Ensuite, tout ou presque est discutable, dans le « détail » précisément. Le paiement de la CSG sur les retraites est ainsi une mesure de justice sociale du point de vue des solidarités entre générations, les retraités bénéficiant depuis longtemps de mesures appréciables en regard de ce qui est consacré aux jeunes. Ils sont détenteurs de la plus grosse part du patrimoine, au-delà de la résidence principale et ce dans tous les déciles de revenus. Ce qui est contestable, c’est le fait que le pouvoir d’achat de 60 % d’entre eux – c’est beaucoup – stagne. Mieux vaudrait les inciter à dépenser le montant de leur épargne car ce serait bénéfique pour tous. De même, les collectivités en général, départements et régions tout particulièrement, dont les moyens seront réduits à la marge ne peuvent à la fois demander davantage d’autonomie et refuser une « rentabilisation » souhaitable de leurs dépenses en matière de personnel comme d’investissements.
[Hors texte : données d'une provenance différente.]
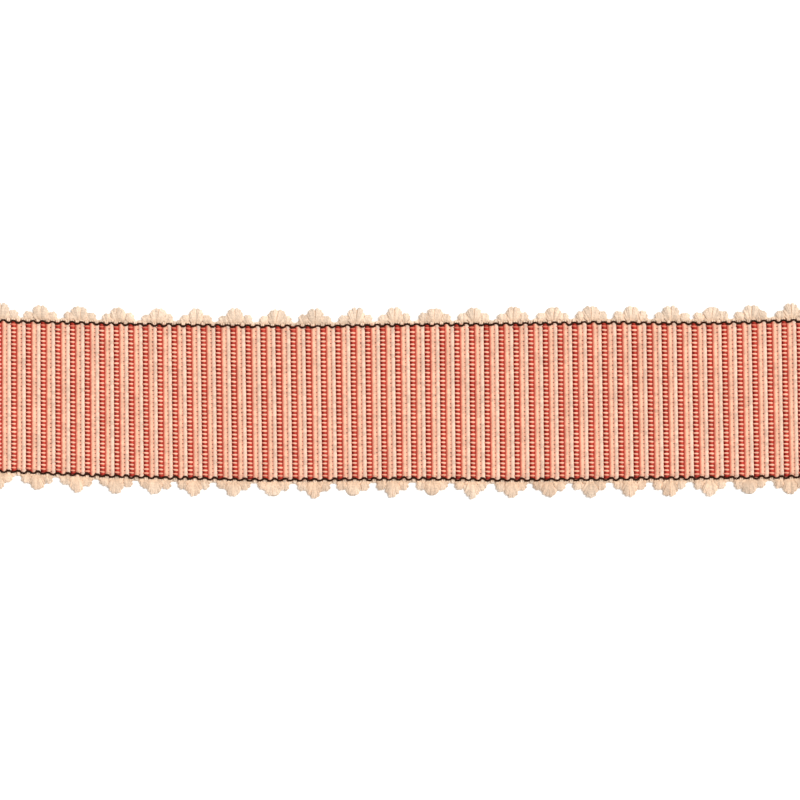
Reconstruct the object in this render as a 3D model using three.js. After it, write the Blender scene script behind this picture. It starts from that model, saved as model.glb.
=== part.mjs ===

S’y ajoute une opération politique de la droite classique – Rippert, Pécresse, Bertrand… – soucieuse de faire acte d’opposition à la fois contre un Premier ministre issu de ses rangs et contre la droite extrême de Wauquiez. N’a-t-elle pas gagné la majorité sénatoriale ? Faire mine de se « révolter » pour mieux pactiser demain sur la réforme constitutionnelle. Une réforme radicale de l’État, indispensable parce que gage de démocratie et d’économies, n’est pas à l’ordre du jour ni du pouvoir ni de son « opposition » de droite. À la gauche de s’en emparer pour changer durablement la donne sous le signe de l’égalité et de la démocratie.